To receive and give blessings, God needs us to walk on common, level, ground and not put on a façade. Living into the covenant means sharing what we have and living up to our responsibilities, in mutual respect. This is how Jacob matured and what we also might experience at camp.

We need to tell ourselves this story and remember God keeps the covenant. We are the beneficiaries of God’s benevolence and God’s grace. God is the one who will look past the façade and our deception to see the beautiful child within. God will look past the grievances and pull us back into the covenant.

Rev. Linda Pepe puts it this way, “we have no more power to break the promise God made to us than a baby has to stop us from picking it up out of a crib. We live in God’s hands.”[5]

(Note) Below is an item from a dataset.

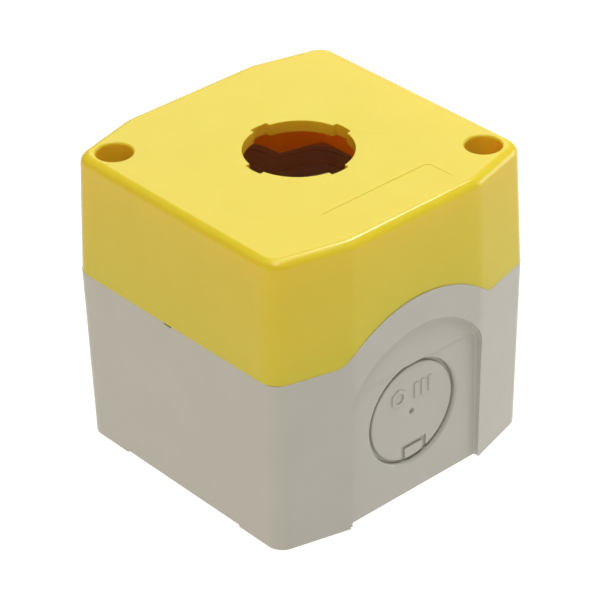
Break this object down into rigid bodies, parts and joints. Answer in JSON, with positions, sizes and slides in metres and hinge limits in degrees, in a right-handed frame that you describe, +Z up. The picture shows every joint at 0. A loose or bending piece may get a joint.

In Jesus Christ, God renews the covenant by claiming even wider relations, beyond the twelve tribes that emerge from Jacob and his wives and beyond the laws. The new covenant is a grace to love us, despite our frailty to live for ourselves, to hurt and exclude others, to ignore the original blessing God issued through Abraham. Each Lord’s Day we retell our family stories to remind us of the grace we receive from Christ, strengthening us for those days when faith runs dry and the night seems dark.

Come back next week for the continuation of Jacob’s story as he gathers his wives, children, and flocks to return home and face his brother Esau. He ventures back through the wilderness and faces all those things that go bump in the night.

Amen.

 


 

[1] Alexandra Jacobs. Ladies of the Lanyard, NY Times July 6, 2014

[2] Ziegler, Maseena. “The Most Powerful F Word In Leadership.” Forbes. Forbes Magazine, 22 July 2014. Web. 27 July 2014.

[3] Michael Paulson. US Religious Leaders Embrace Cause of Children Streaming Across Boarders. New York Times. July 23, 2014

[4] Thomas Parker. Covenant. Handbook of Christian Theology. Ed. Musser and Price. 2003. 113

[5] Pepe, Rev. Linda. Theological Stew. Web. 27 July 2014.